• Exercise aim: Output every line below exactly.

• Recorded information:

* START *

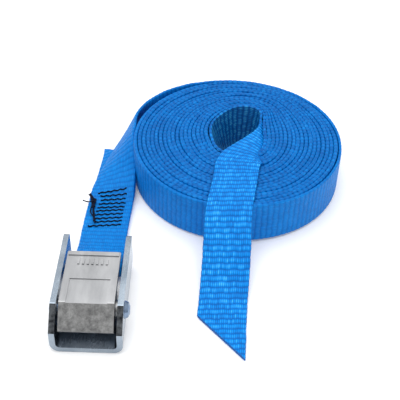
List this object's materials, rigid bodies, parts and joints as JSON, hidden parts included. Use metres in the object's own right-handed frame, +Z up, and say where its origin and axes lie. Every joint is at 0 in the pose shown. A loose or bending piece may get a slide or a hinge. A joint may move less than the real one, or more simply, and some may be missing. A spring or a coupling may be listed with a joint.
{
  "type": "cam buckle lashing strap",
  "caption": "Coiled webbing lashing strap with a sewn-on cam buckle: a press lever with a toothed cam grips the free webbing against the base of a pressed steel frame.",
  "frame": {"origin": "on the floor under the middle of the whole object's box, as it lies", "axes": "+Z up from the surface it lies on; +Y from the buckle's lip towards its rear bar and the coil; +X to the right"},
  "size_m": [0.1497, 0.2, 0.0295],
  "materials": {
    "webbing": "woven polyester, satin sheen",
    "thread": "black lock-stitch thread",
    "zinc_plate": "bright zinc plating, slightly blue",
    "rivet_steel": "zinc plated",
    "cast_zinc": "die cast, satin top and rough front",
    "spring_steel": "spring wire"
  },
  "bodies": {
    "strap": {"webbing_coil": "webbing", "webbing_lead": "webbing", "webbing_returned_end": "webbing", "webbing_anchor_loop": "webbing", "webbing_inner_twist": "webbing", "webbing_tail": "webbing", "stitching": "thread", "thread_knot": "thread"},
    "buckle": {"buckle_frame": "zinc_plate", "axle_rivet": "rivet_steel", "return_spring": "spring_steel"},
    "lever": {"cam_lever": "cast_zinc"}
  },
  "joints": [
    {"name": "buckle_swing", "type": "hinge", "parent": "strap", "child": "buckle", "pos_m": [-0.056, -0.0475, 0.00435], "axis": [-1, 0, 0], "range_deg": [-60, 90]},
    {"name": "cam_press", "type": "hinge", "parent": "buckle", "child": "lever", "pos_m": [-0.056, -0.083, 0.0135], "axis": [-1, 0, 0], "range_deg": [0, 28], "stiffness_Nm_per_rad": 0.15, "springref_deg": -34.38, "deforming": ["return_spring"]}
  ]
}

* END *

• Exercise solution:
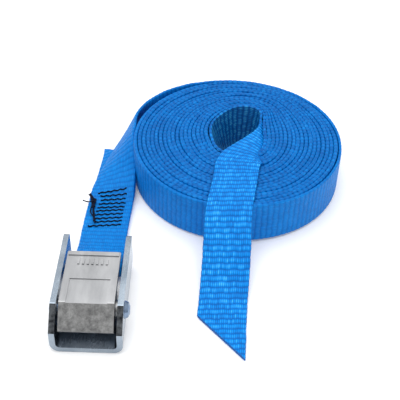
List this object's materials, rigid bodies, parts and joints as JSON, hidden parts included. Use metres in the object's own right-handed frame, +Z up, and say where its origin and axes lie. Every joint is at 0 in the pose shown. A loose or bending piece may get a slide or a hinge. A joint may move less than the real one, or more simply, and some may be missing. A spring or a coupling may be listed with a joint.
{
  "type": "cam buckle lashing strap",
  "caption": "Coiled webbing lashing strap with a sewn-on cam buckle: a press lever with a toothed cam grips the free webbing against the base of a pressed steel frame.",
  "frame": {"origin": "on the floor under the middle of the whole object's box, as it lies", "axes": "+Z up from the surface it lies on; +Y from the buckle's lip towards its rear bar and the coil; +X to the right"},
  "size_m": [0.1497, 0.2, 0.0295],
  "materials": {
    "webbing": "woven polyester, satin sheen",
    "thread": "black lock-stitch thread",
    "zinc_plate": "bright zinc plating, slightly blue",
    "rivet_steel": "zinc plated",
    "cast_zinc": "die cast, satin top and rough front",
    "spring_steel": "spring wire"
  },
  "bodies": {
    "strap": {"webbing_coil": "webbing", "webbing_lead": "webbing", "webbing_returned_end": "webbing", "webbing_anchor_loop": "webbing", "webbing_inner_twist": "webbing", "webbing_tail": "webbing", "stitching": "thread", "thread_knot": "thread"},
    "buckle": {"buckle_frame": "zinc_plate", "axle_rivet": "rivet_steel", "return_spring": "spring_steel"},
    "lever": {"cam_lever": "cast_zinc"}
  },
  "joints": [
    {"name": "buckle_swing", "type": "hinge", "parent": "strap", "child": "buckle", "pos_m": [-0.056, -0.0475, 0.00435], "axis": [-1, 0, 0], "range_deg": [-60, 90]},
    {"name": "cam_press", "type": "hinge", "parent": "buckle", "child": "lever", "pos_m": [-0.056, -0.083, 0.0135], "axis": [-1, 0, 0], "range_deg": [0, 28], "stiffness_Nm_per_rad": 0.15, "springref_deg": -34.38, "deforming": ["return_spring"]}
  ]
}